The 2018 Regulations finalize the "passive assets rule," which excludes stock of a foreign acquiring corporation that is attributable to certain passive assets from the denominator of the ownership fraction. Like the 2016 Regulations, the 2018 Regulations limit this rule to acquisitions in which more than 50 percent of the gross value of the foreign acquiring corporation's property gives rise to certain kinds of passive income. Where the rule applies, the amount of stock excluded from the denominator of the ownership fraction generally is proportional to such percentage. The 2018 Regulations also provide additional guidance on how the passive asset rule coordinates with certain other rules under Section 7874, such as the serial acquisition rule and the "third-country" rule.
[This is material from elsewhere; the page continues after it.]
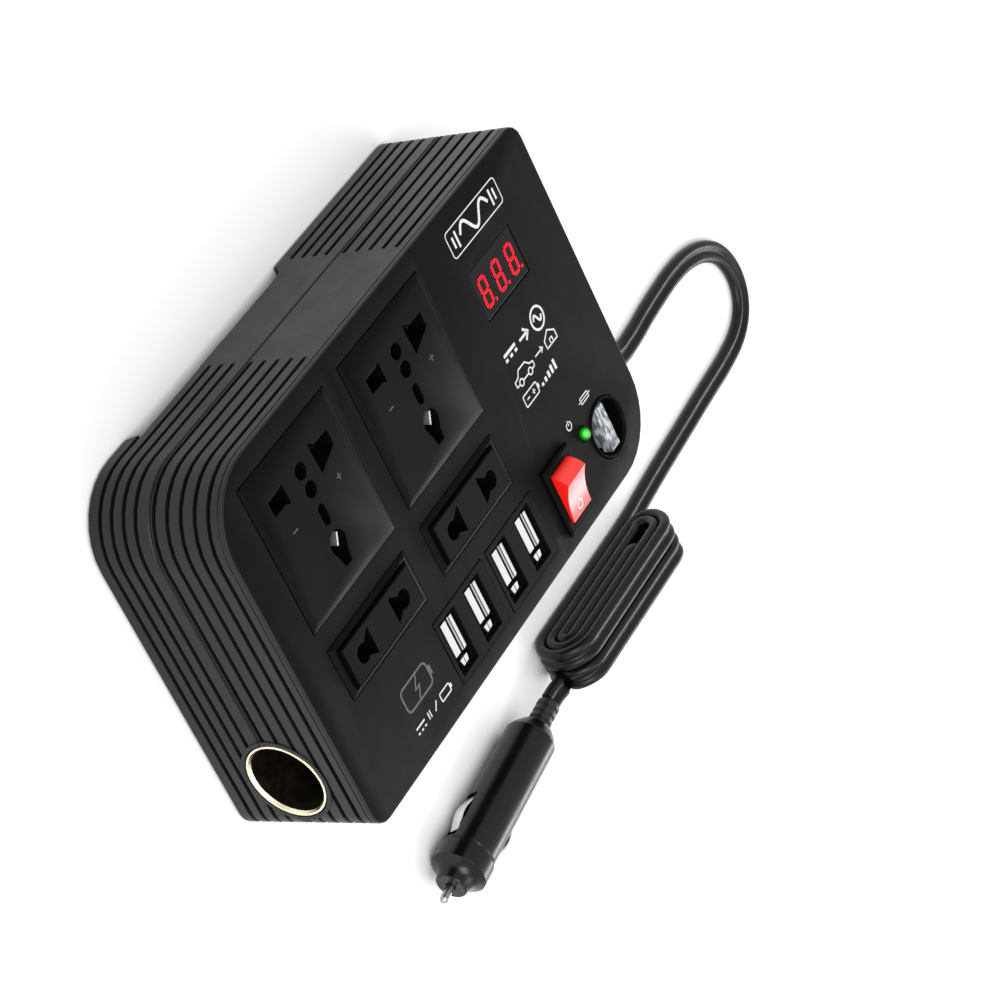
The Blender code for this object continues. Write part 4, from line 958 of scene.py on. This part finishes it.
def dress_liner(mesh):
    """Painted highlight as a bright lip at the mouth of the lighter cup, painted shade as dark metal inside
    it.
    """
    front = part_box("lighter_liner")[0].x
    mesh.materials.append(brass_lip_painted_highlight)
    mesh.materials.append(brass_painted_shade)
    for face in mesh.polygons:
        face.material_index = 1 if face.center.x < front + LIP_DEPTH * MM else 2


# ---------------------------------------------------------------- stage

FLOOR_HALF = 4.0
FLOOR_DROP = 0.0002
SKY_STRENGTH = 0.8
SOFT_BOXES = {  # place in metres, width, height, power in watts
    "key": ((-1.5, 0.35, 1.45), 1.4, 1.4, 33.0),
    "fill": ((-0.2, -1.2, 1.6), 1.2, 1.2, 10.0),
    "low_strip": ((0.78, -0.87, 0.34), 0.7, 0.34, 4.5),
}


def make_stage():
    """A plain white floor under an even white sky, with three soft boxes."""
    bm = bmesh.new()
    bmesh.ops.create_grid(bm, x_segments=8, y_segments=8, size=FLOOR_HALF)
    mesh = bpy.data.meshes.new("floor")
    bm.to_mesh(mesh)
    bm.free()
    finish = Finish("floor", (0.95, 0.95, 0.95), 0.8)
    finish.colours(finish.noise(60.0, 3.0), (0.94, 0.94, 0.94), (0.96, 0.96, 0.96))
    mesh.materials.append(finish.made)
    floor = bpy.data.objects.new("floor", mesh)
    floor.location.z = -FLOOR_DROP
    bpy.context.scene.collection.objects.link(floor)

    world = bpy.data.worlds.new("studio")
    world.use_nodes = True
    world.node_tree.nodes["Background"].inputs["Color"].default_value = (1.0, 1.0, 1.0, 1.0)
    world.node_tree.nodes["Background"].inputs["Strength"].default_value = SKY_STRENGTH
    bpy.context.scene.world = world
    for name, (place, width, height, power) in SOFT_BOXES.items():
        soft_box(name, place, width, height, power)


def soft_box(name, place, width, height, power):
    data = bpy.data.lights.new(name, "AREA")
    data.shape = "RECTANGLE"
    data.size = width
    data.size_y = height
    data.energy = power
    light = bpy.data.objects.new(name, data)
    light.location = place
    light.rotation_euler = (-Vector(place)).to_track_quat("-Z", "Y").to_euler()
    bpy.context.scene.collection.objects.link(light)


make_camera()
supply_lead()
finish_nodes()
panel_print()
display_digits()
usb_insides()
earth_leaves()
rocker_marks()
make_stage()
bpy.context.scene.view_settings.view_transform = "Standard"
Finally, the 2018 Regulations deviate from the 2016 Regulations in excluding stock of a foreign acquiring corporation from the denominator of the ownership fraction only for purposes of the value test, and not the vote test, in determining whether the 60 and 80 percent thresholds are met.

Additional Guidance

The 2018 Regulations extend beyond inversions by finalizing an exception to the definition of "U.S. property" under Section 956 for "short-term obligations." This exception was introduced in the 2016 Regulations and generally exempts from the definition of "U.S. property" an obligation of a U.S. person that is collected within 30 days from the time it is incurred, unless the holder of such obligation owns any other obligation that, absent the exclusion, would constitute "U.S. property" for 60 or more days during the taxable year. In addition, the 2016 Regulations contained rules regarding the treatment of certain debt or equity instruments issued by foreign persons as "U.S. property" under Section 956 where such instruments were acquired in a transaction related to, or within a certain amount of time of, an inversion. While the 2018 Regulations finalized these rules, the preamble notes that the IRS continues to study comments that would extend them to all foreign-parented groups, and not only those that are foreign parented as a result of an inversion transaction.


1 All Section references herein are to the Internal Revenue Code of 1986, as amended.
2Chamber of Commerce of the United States v. Internal Revenue Service, No. 1:16-CV-944-LY (W.D. Tex. Sept. 29, 2017), appeal docketed, No. 17-51063 (5th Cir. Dec. 1, 2017).

DISCLAIMER: Because of the generality of this update, the information provided herein may not be applicable in all situations and should not be acted upon without specific legal advice based on particular situations.